• [GIVEN INFORMATION]

════════════════════

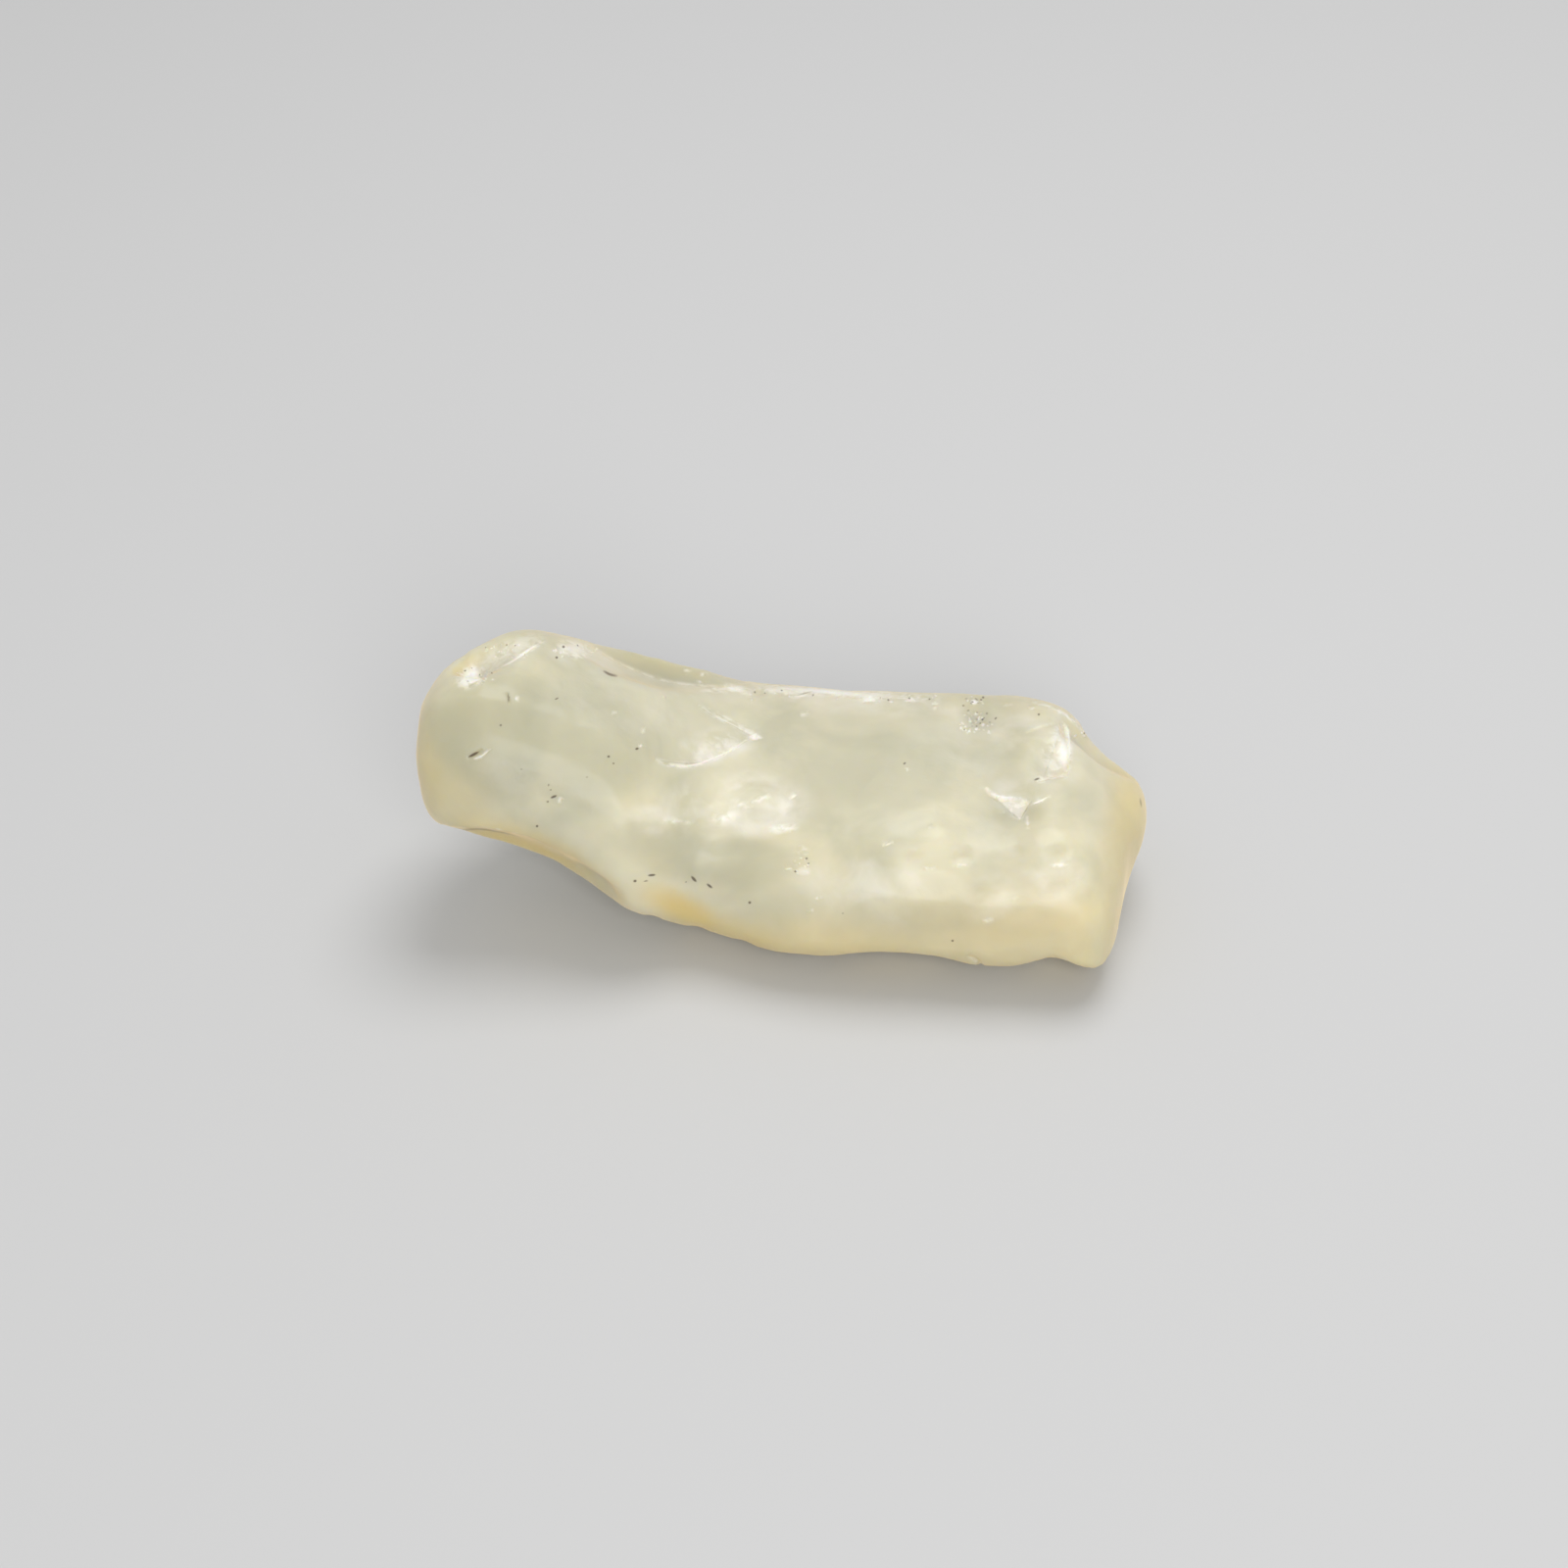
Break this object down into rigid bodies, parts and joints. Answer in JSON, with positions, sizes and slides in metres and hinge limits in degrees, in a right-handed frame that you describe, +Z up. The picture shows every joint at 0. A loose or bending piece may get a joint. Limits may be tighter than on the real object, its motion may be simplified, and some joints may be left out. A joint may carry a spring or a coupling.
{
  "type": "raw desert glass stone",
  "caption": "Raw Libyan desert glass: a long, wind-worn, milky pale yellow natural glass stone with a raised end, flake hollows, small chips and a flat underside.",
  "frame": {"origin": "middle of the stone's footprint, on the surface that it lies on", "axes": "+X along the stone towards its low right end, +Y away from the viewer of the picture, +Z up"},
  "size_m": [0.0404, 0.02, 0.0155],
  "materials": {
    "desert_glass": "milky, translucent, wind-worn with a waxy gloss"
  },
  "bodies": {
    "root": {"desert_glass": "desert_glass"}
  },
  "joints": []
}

════════════════════

• [WHAT TO PRODUCE] Take the lines above and print them exactly.

• [SOLUTION TO THIS PROBLEM]
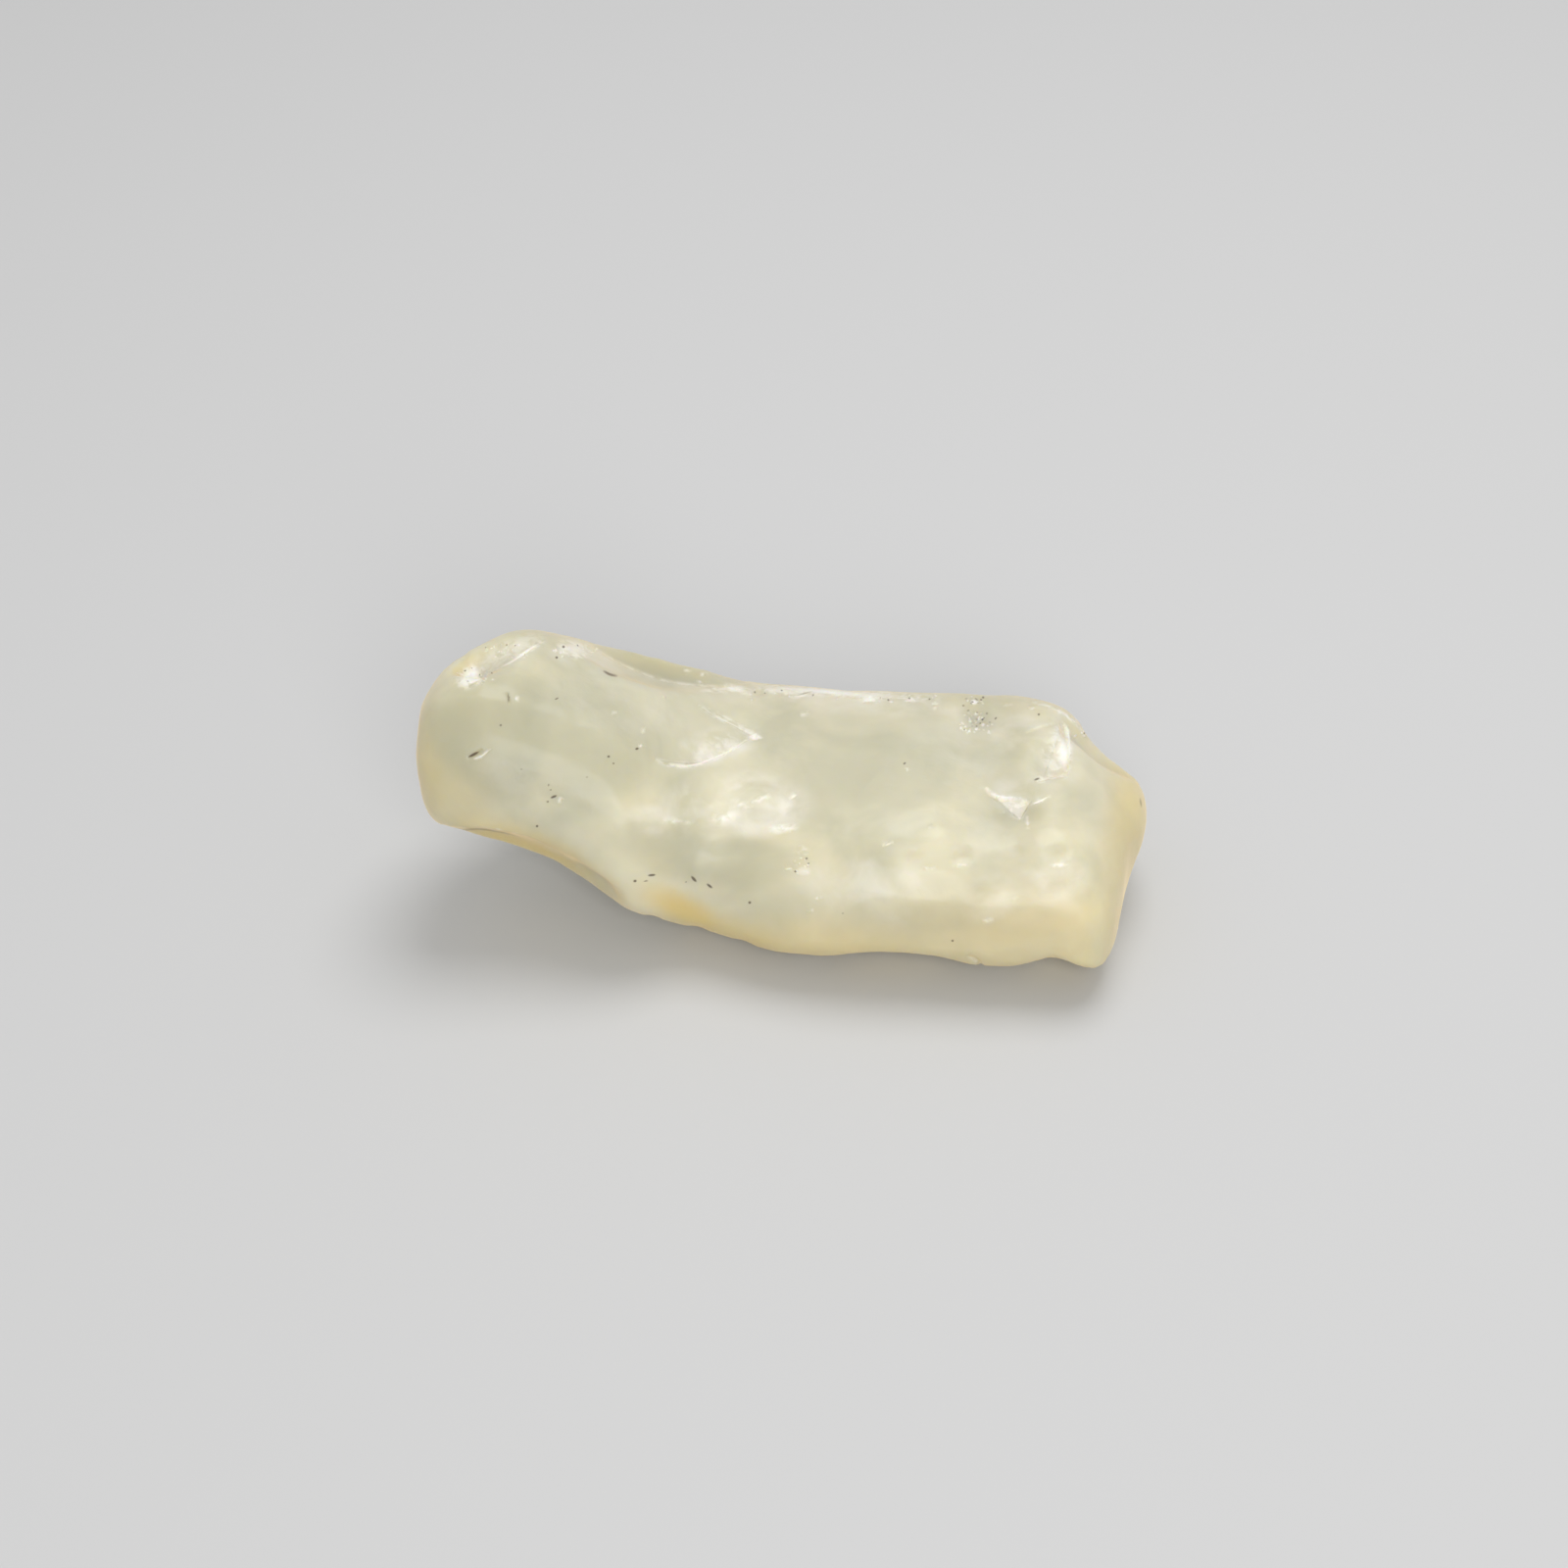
Break this object down into rigid bodies, parts and joints. Answer in JSON, with positions, sizes and slides in metres and hinge limits in degrees, in a right-handed frame that you describe, +Z up. The picture shows every joint at 0. A loose or bending piece may get a joint. Limits may be tighter than on the real object, its motion may be simplified, and some joints may be left out. A joint may carry a spring or a coupling.
{
  "type": "raw desert glass stone",
  "caption": "Raw Libyan desert glass: a long, wind-worn, milky pale yellow natural glass stone with a raised end, flake hollows, small chips and a flat underside.",
  "frame": {"origin": "middle of the stone's footprint, on the surface that it lies on", "axes": "+X along the stone towards its low right end, +Y away from the viewer of the picture, +Z up"},
  "size_m": [0.0404, 0.02, 0.0155],
  "materials": {
    "desert_glass": "milky, translucent, wind-worn with a waxy gloss"
  },
  "bodies": {
    "root": {"desert_glass": "desert_glass"}
  },
  "joints": []
}